The request -
Would you quote the material below in full and unchanged?

Material -
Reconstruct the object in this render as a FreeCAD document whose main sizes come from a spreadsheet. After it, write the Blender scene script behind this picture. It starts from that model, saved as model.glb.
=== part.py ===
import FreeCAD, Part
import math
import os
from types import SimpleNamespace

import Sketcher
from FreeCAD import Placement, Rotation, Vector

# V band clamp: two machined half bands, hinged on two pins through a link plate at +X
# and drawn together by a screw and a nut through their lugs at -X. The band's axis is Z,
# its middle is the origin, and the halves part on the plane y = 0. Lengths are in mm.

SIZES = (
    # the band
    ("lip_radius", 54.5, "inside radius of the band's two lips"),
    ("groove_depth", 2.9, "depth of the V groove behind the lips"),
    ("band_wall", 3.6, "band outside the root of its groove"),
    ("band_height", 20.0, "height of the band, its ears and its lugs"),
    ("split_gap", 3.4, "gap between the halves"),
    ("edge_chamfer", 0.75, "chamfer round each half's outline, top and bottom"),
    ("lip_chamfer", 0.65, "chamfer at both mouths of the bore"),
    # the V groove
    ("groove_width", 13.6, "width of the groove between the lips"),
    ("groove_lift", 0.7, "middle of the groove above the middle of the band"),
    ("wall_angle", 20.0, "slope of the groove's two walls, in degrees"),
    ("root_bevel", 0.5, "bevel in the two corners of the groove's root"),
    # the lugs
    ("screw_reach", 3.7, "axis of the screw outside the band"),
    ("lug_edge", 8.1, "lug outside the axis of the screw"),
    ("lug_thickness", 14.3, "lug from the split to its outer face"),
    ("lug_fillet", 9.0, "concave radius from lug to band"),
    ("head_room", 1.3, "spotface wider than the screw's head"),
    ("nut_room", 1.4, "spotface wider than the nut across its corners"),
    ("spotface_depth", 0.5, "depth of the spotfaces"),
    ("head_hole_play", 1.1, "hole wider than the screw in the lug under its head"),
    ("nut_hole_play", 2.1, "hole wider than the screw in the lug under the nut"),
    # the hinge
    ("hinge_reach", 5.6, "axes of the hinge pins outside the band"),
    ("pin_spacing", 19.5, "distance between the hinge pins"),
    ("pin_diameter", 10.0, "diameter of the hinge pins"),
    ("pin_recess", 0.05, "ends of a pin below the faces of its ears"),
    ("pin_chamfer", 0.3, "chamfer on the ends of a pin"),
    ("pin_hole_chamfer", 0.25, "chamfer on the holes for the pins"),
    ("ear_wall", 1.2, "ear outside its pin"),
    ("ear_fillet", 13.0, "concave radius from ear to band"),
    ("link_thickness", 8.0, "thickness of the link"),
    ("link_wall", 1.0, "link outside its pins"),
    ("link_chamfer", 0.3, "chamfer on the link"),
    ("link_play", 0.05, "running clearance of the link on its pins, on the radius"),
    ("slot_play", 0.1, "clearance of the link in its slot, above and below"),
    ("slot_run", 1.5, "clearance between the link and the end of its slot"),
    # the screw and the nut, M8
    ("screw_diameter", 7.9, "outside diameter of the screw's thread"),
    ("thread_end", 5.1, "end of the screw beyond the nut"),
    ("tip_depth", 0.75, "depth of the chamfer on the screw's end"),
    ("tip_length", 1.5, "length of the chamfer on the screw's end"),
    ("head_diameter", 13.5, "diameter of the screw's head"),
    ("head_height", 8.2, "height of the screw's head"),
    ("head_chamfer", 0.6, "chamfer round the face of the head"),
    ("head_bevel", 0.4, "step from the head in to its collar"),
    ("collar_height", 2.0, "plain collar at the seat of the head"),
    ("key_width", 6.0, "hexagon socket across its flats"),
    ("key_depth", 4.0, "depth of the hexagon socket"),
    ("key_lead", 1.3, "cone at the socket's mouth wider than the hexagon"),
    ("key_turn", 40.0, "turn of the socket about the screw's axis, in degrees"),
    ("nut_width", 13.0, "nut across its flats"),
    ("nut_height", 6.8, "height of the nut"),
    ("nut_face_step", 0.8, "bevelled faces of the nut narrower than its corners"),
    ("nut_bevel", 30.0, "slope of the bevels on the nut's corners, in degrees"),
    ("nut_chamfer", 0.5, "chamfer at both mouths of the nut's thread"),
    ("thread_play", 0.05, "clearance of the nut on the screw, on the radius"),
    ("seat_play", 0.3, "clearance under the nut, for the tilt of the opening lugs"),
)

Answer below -
Reconstruct the object in this render as a FreeCAD document whose main sizes come from a spreadsheet. After it, write the Blender scene script behind this picture. It starts from that model, saved as model.glb.
=== part.py ===
import FreeCAD, Part
import math
import os
from types import SimpleNamespace

import Sketcher
from FreeCAD import Placement, Rotation, Vector

# V band clamp: two machined half bands, hinged on two pins through a link plate at +X
# and drawn together by a screw and a nut through their lugs at -X. The band's axis is Z,
# its middle is the origin, and the halves part on the plane y = 0. Lengths are in mm.

SIZES = (
    # the band
    ("lip_radius", 54.5, "inside radius of the band's two lips"),
    ("groove_depth", 2.9, "depth of the V groove behind the lips"),
    ("band_wall", 3.6, "band outside the root of its groove"),
    ("band_height", 20.0, "height of the band, its ears and its lugs"),
    ("split_gap", 3.4, "gap between the halves"),
    ("edge_chamfer", 0.75, "chamfer round each half's outline, top and bottom"),
    ("lip_chamfer", 0.65, "chamfer at both mouths of the bore"),
    # the V groove
    ("groove_width", 13.6, "width of the groove between the lips"),
    ("groove_lift", 0.7, "middle of the groove above the middle of the band"),
    ("wall_angle", 20.0, "slope of the groove's two walls, in degrees"),
    ("root_bevel", 0.5, "bevel in the two corners of the groove's root"),
    # the lugs
    ("screw_reach", 3.7, "axis of the screw outside the band"),
    ("lug_edge", 8.1, "lug outside the axis of the screw"),
    ("lug_thickness", 14.3, "lug from the split to its outer face"),
    ("lug_fillet", 9.0, "concave radius from lug to band"),
    ("head_room", 1.3, "spotface wider than the screw's head"),
    ("nut_room", 1.4, "spotface wider than the nut across its corners"),
    ("spotface_depth", 0.5, "depth of the spotfaces"),
    ("head_hole_play", 1.1, "hole wider than the screw in the lug under its head"),
    ("nut_hole_play", 2.1, "hole wider than the screw in the lug under the nut"),
    # the hinge
    ("hinge_reach", 5.6, "axes of the hinge pins outside the band"),
    ("pin_spacing", 19.5, "distance between the hinge pins"),
    ("pin_diameter", 10.0, "diameter of the hinge pins"),
    ("pin_recess", 0.05, "ends of a pin below the faces of its ears"),
    ("pin_chamfer", 0.3, "chamfer on the ends of a pin"),
    ("pin_hole_chamfer", 0.25, "chamfer on the holes for the pins"),
    ("ear_wall", 1.2, "ear outside its pin"),
    ("ear_fillet", 13.0, "concave radius from ear to band"),
    ("link_thickness", 8.0, "thickness of the link"),
    ("link_wall", 1.0, "link outside its pins"),
    ("link_chamfer", 0.3, "chamfer on the link"),
    ("link_play", 0.05, "running clearance of the link on its pins, on the radius"),
    ("slot_play", 0.1, "clearance of the link in its slot, above and below"),
    ("slot_run", 1.5, "clearance between the link and the end of its slot"),
    # the screw and the nut, M8
    ("screw_diameter", 7.9, "outside diameter of the screw's thread"),
    ("thread_end", 5.1, "end of the screw beyond the nut"),
    ("tip_depth", 0.75, "depth of the chamfer on the screw's end"),
    ("tip_length", 1.5, "length of the chamfer on the screw's end"),
    ("head_diameter", 13.5, "diameter of the screw's head"),
    ("head_height", 8.2, "height of the screw's head"),
    ("head_chamfer", 0.6, "chamfer round the face of the head"),
    ("head_bevel", 0.4, "step from the head in to its collar"),
    ("collar_height", 2.0, "plain collar at the seat of the head"),
    ("key_width", 6.0, "hexagon socket across its flats"),
    ("key_depth", 4.0, "depth of the hexagon socket"),
    ("key_lead", 1.3, "cone at the socket's mouth wider than the hexagon"),
    ("key_turn", 40.0, "turn of the socket about the screw's axis, in degrees"),
    ("nut_width", 13.0, "nut across its flats"),
    ("nut_height", 6.8, "height of the nut"),
    ("nut_face_step", 0.8, "bevelled faces of the nut narrower than its corners"),
    ("nut_bevel", 30.0, "slope of the bevels on the nut's corners, in degrees"),
    ("nut_chamfer", 0.5, "chamfer at both mouths of the nut's thread"),
    ("thread_play", 0.05, "clearance of the nut on the screw, on the radius"),
    ("seat_play", 0.3, "clearance under the nut, for the tilt of the opening lugs"),
)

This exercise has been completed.